367.2
The Idea of Transformative Social Policy: Securing Well-Being in an African Context

Saturday, 21 July 2018: 08:45
Location: 715A (MTCC SOUTH BUILDING)
Oral Presentation
Jimi ADESINA, College of Graduate Studies, University of South Africa, South Africa
If the general idea of social policy embraces an expansive approach to the diversity of instruments for securing well-being, its translation into an academic discipline has narrowed the vision of the questions we ask of social policy and the instruments that are privileged. The focus on social services in the Titmuss formulation of the discipline tempered the mutual embeddedness of economic and social policies. The instruments selected in Esping-Andersen’s typology privileged social protection. The casting of the ‘East Asian’ social policy as ‘productivist’ attenuates the multiple tasking of social policy in the Nordic context, for instance—including the ‘production’ tasking; the same applies to the search for a “social investment” welfare state. The idea that, in the non-OECD context, employing other instruments not privileged in the European social policy scholarship involved doing “social policy by other means” attenuates the expansive vision of social policy pioneers—as public policy (Adesina 2015). The current hegemony of the “social protection paradigm,” privileging social assistance, in ‘developing countries’ further narrows the vision and tasking of social policy.
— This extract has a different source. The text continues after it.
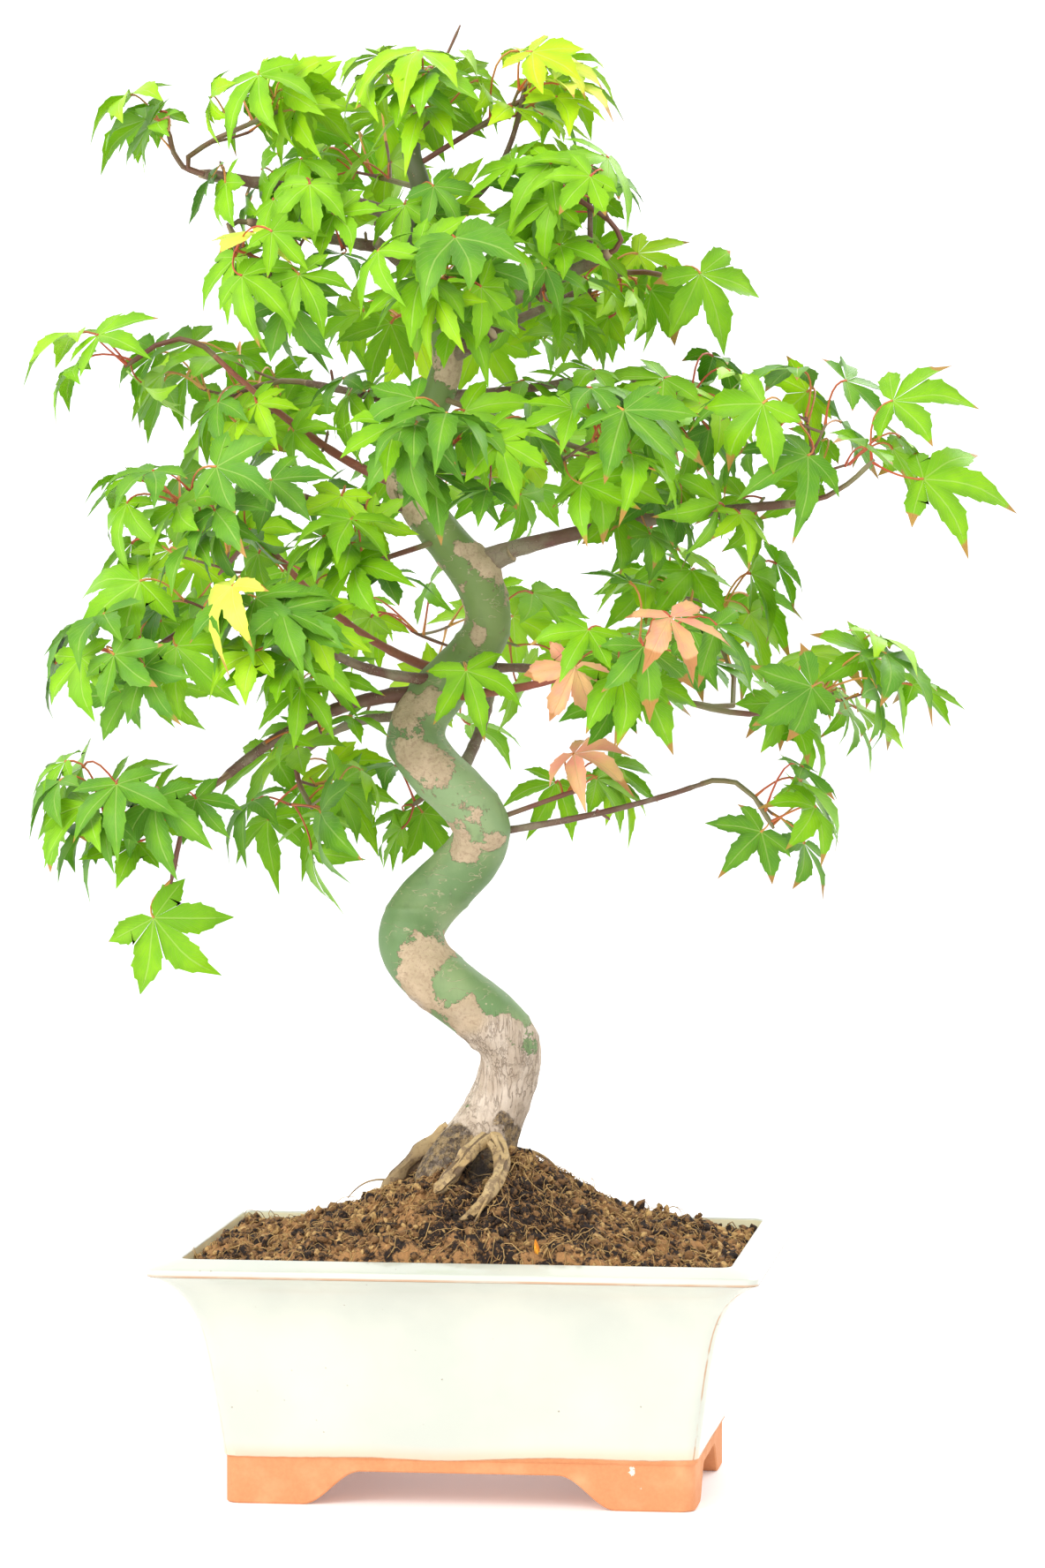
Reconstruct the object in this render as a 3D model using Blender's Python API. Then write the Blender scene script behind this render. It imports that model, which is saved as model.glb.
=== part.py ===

In a development context such as Africa, a wider vision of social policy, with broader instruments, is required in securing well-being. We return to the idea of Transformative Social Policy (Mkandawire and UNRISD 2006; Mkandawire 2007, 2011; Adesina 2007, 2009, 2011, 2015)—both as a heuristic and an evaluative device. We enunciate the five tasks of social policy; the interconnection of economic and social policies; and the transformation of economy, social institutions, and social relations. Drawing on data from a three-year study of “the social policy dimension of land reform”, we employ the transformative social policy in assessing the effectiveness of land and agrarian reform—an instrument that hardly features in OECD-centric social policy scholarship—in securing well-being and enhancing human capability.